We conducted an evolve and re-sequence (ER) experiment with Mycobacterium tuberculosis. We passaged M. tuberculosis strains with a selective pressure to grow as a biofilm. Next, we conducted whole-genome sequencing of pooled populations at intermediate passages over the course of the experiment. These scripts determine the genetic changes in bacterial populations over the course of passaging and annotate variants of interest. We used reference genome H37Rv, here MtbNCBIH37Rv.fa and Mtb_removeRegions_mergedCloserThan1000bp.bed.
poolER.py
poolER runs popoolation (run_popoolation.sh) in a high throughput manner. poolER takes in a csv file of the file names and passage information formatted like MT031_template.csv, as well as a reference genome fasta and bed file.
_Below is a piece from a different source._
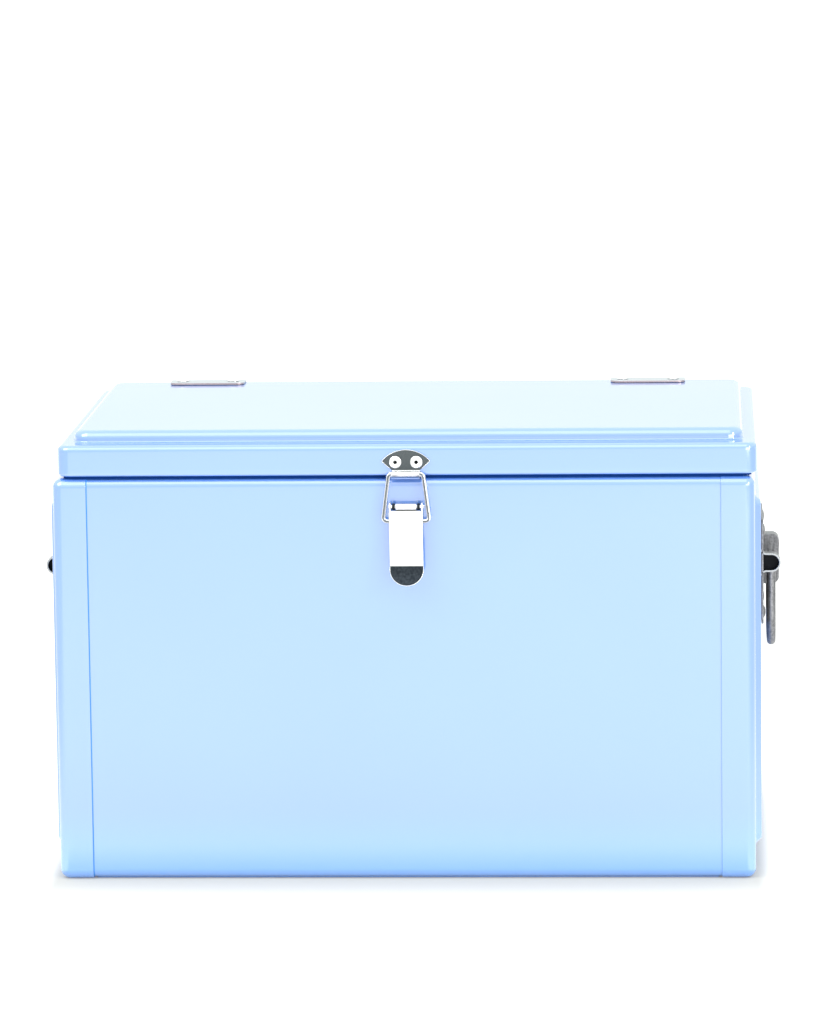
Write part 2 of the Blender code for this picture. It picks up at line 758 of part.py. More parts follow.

It outputs a .csv file of the frequency change at every position in the genome over passaging time.
The path to run_popoolation.sh is hard-coded.
filtER.py
filtER takes in the output from poolER, the reference bed file, and the desired % frequency change. filtER first runs popoolationParser.py which filters the poolER output, leaving only variants which change in frequency => your desired %frequency change. Generally, we are interested in variants which change in frequency =>30%. Next, poolER annotates the variants using the reference bed file. In our case, we created the bed file using an annotator called prokka.
findingConvergentHits.R
This script will identify convergent hits across multiple experiments.
Variants with high relative coverage that were invariant in the ancestor and rose to >85% frequency, were at a high starting frequency in the ancestor and disappeared from the population, or otherwise changed in frequency by >10% were isolated. This script creates a csv with each convergent gene variant and metadata.